Review of Modernism from Right to Left
in The Texas Review

Modernism From Right to Left: Wallace Stevens, the Thirties, and Literary Radicalism By Alan Filreis. Cambridge University Press, 1994. 376 pp. $49.95 cloth.

The literary 1930s have traditionally been viewed in terms of the artists' and critics' flirtation, disenchantment with, and/or rejection of radical politics. On the other hand, Modernists, though their careers generally spanned the thirties, are typically discussed in terms of conservative politics and classicist aesthetics. Only recently have scholars begun to pay attention to what should have been an obvious overlap between the two. Alan Filreis's Modernism from Right to Left: Wallace Stevens, the Thirties, and Literary Radicalism is excellent work in that vein--required reading for anyone interested in the mesh of literature and politics in the 1930s as well as for anyone willing to see Modernist art as actively connected to the hubbub of its time. Filreis not only thoroughly describes and analyzes the literary milieu of the period, but he marshals evidence to show that Wallace Stevens, though ensconced in the executive suites of the insurance industry, wrote his poetry in contact with that milieu. In Filreis's words, "The interaction . . . between noncommunists like Stevens and the literary-political forces of their time--forces set routinely into motion by journal editors, poets, and especially reviewers--was remarkably dynamic." This is New Historicism fulfilling much of its promise, and Filreis does it without bogging his book in jargon. As a result, his work is accessible to almost anyone seeking help with Stevens' poems from the thirties.

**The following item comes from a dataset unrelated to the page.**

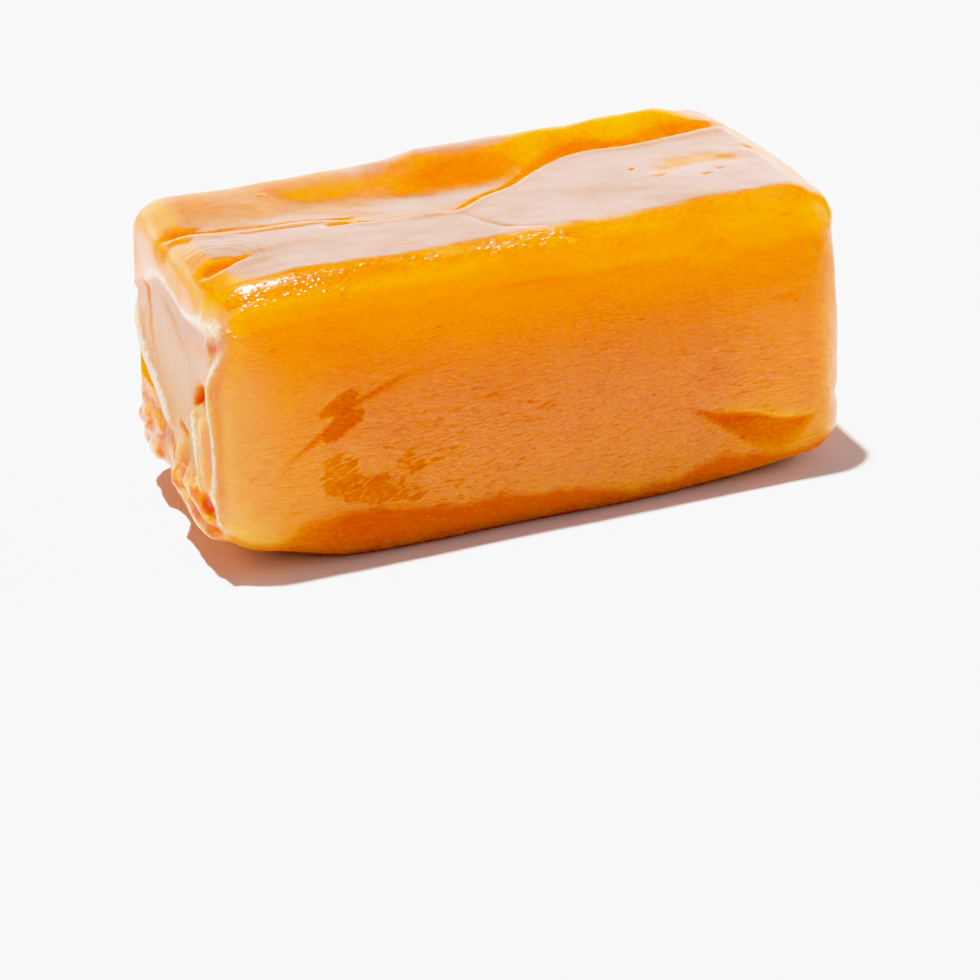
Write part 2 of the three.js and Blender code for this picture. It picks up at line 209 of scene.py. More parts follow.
# ---- The front: x, t ----
SCRATCH = [(-15.0, 10.9), (-13.6, 9.5), (-12.0, 8.4), (-10.8, 7.4), (-9.5, 6.75), (-7.4, 5.9), (-5.8, 5.5)]
SEAM = [(-5.0, 1.9), (-0.6, 1.9), (1.5, 2.1), (4.3, 2.1), (6.1, 2.0), (8.6, 2.25), (12.2, 2.75), (15, 2.9)]
LEAVES = [  # two ragged patches beside the scratch
    {"at": (-10.8, 6.8), "half": (1.2, 0.5), "turn": -0.45},
    {"at": (-10.7, 8.0), "half": (1.4, 0.48), "turn": -0.5},
]
FRONT_MARKS = [
    {"path": SCRATCH, "width": 0.12, "height": -0.1, "taper": 0.3},
    *({**leaf, "depth": 0.1} for leaf in LEAVES),
    {"path": SEAM, "width": 0.35, "height": 0.025},
    {"at": (-8.4, 9.6), "half": (0.2, 0.12), "depth": 0.06},
    {"path": [(-16.5, 7.05), (-15.4, 7.1), (-14.4, 7.0)], "width": 0.1, "height": -0.04},
    {"path": [(-15.7, 12.0), (-15.2, 11.7), (-14.5, 11.6)], "width": 0.12, "height": -0.06},
    {"path": [(-16.2, 12.9), (-15.0, 13.3), (-13.6, 13.2)], "width": 0.3, "height": -0.1},
    {"at": (-9.2, 11.6), "half": (3.0, 1.7), "turn": 0.2, "depth": 0.14},
    {"at": (10.1, 2.35), "half": (1.15, 0.6), "turn": 0.1, "depth": 0.14},
    {"at": (14.2, 5.3), "half": (0.85, 0.22), "turn": 0.05, "depth": 0.1},
    {"path": [(15.9, 2.5), (16.2, 2.9), (16.1, 3.4)], "width": 0.12, "height": -0.1},
    {"path": [(4.2, 13.1), (5.0, 13.25), (5.8, 13.2)], "width": 0.09, "height": -0.05},
    {"path": [(2.7, 12.2), (3.2, 12.0), (3.7, 11.9)], "width": 0.08, "height": -0.05},
    {"path": [(4.8, 11.4), (5.4, 11.2), (6.0, 11.1)], "width": 0.08, "height": -0.05},
]
# An oval of uneven patches where the skin has lifted.
MOTTLE = {"at": (-9.6, 11.0), "half": (2.9, 1.7), "turn": 0.25, "depth": 0.05, "flat": 0.5, "rim": 1.1}
MOTTLE_PATCHES = (-0.02, 0.12)  # the noise where a patch begins and where it is full
# The front's sheen ends low down, on a line that drops towards the right.
VEIL_FOOT = [
    (-18, 16), (-16, 15), (-14, 13.6), (-12, 12.7), (-10, 12.64), (-7, 13.3), (-4.1, 14.0), (-2.2, 14.1),
    (0.5, 14.35), (2.4, 14.5), (5.4, 14.95), (7.4, 14.95), (9.2, 14.4), (18, 14.4),
]
# A scoop low on the right steps in along its top and slopes back out to its bottom.
SCOOP_TOP = [(8, 10.6), (9.2, 10.9), (10.1, 11.3), (12.2, 11.7), (14.5, 12.4), (16.0, 12.2), (17.5, 11.5)]
SCOOP_BOTTOM = [
    (8, 10.8), (9.3, 11.5), (10.1, 12.1), (11.4, 13.1), (12.8, 13.9), (14.2, 14.1), (15.2, 13.3),
    (16.0, 12.4), (17.5, 11.6),
]
SCOOP_DEPTH = 0.34

# ---- The back: x, t ----
BACK_MARKS = [
    {"path": [(-11.5, 5.2), (-4.0, 6.4), (3.5, 5.6)], "width": 0.7, "height": -0.25},
    {"path": [(5.0, 11.8), (9.0, 12.4), (13.5, 11.6)], "width": 0.35, "height": -0.12},
    {"at": (-7.5, 9.8), "half": (3.6, 2.0), "turn": 0.35, "depth": 0.3},
    {"at": (9.2, 8.6), "half": (3.2, 1.8), "turn": -0.4, "depth": 0.28},
]

# Waves all over the soft block: their size and their height.
UNDULATION = [(6.5, 0.16), (2.4, 0.05), (0.9, 0.016)]


# ---- Small functions on whole arrays ----
def smooth(x, start, end):
    t = np.clip((x - start) / (end - start), 0, 1)  # the end may be the smaller of the two
    return t * t * (3 - 2 * t)


def between(x, rise, fall):
    """1 between two ranges, in which it rises and falls."""
    return smooth(x, *rise) * (1 - smooth(x, *fall))


def hump(distance, width):
    return np.exp(-((distance / width) ** 2))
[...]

The final chapter, for instance, offers a particularly detailed and coherent analysis of "The Man with the Blue Guitar," viewing the poem as Stevens' attempt to answer even as it absorbs and digests much of the criticism of his work by the left.

In short, though narrow in its scope, Filreis's book is a worthy addition to scholarship--James Longenbach's Wallace Stevens: the Plain Sense of Things and Frank Lentricchia's Modernist Quartet come to mind--attempting to historicize Stevens' achievement and to rethink a turbulent literary era.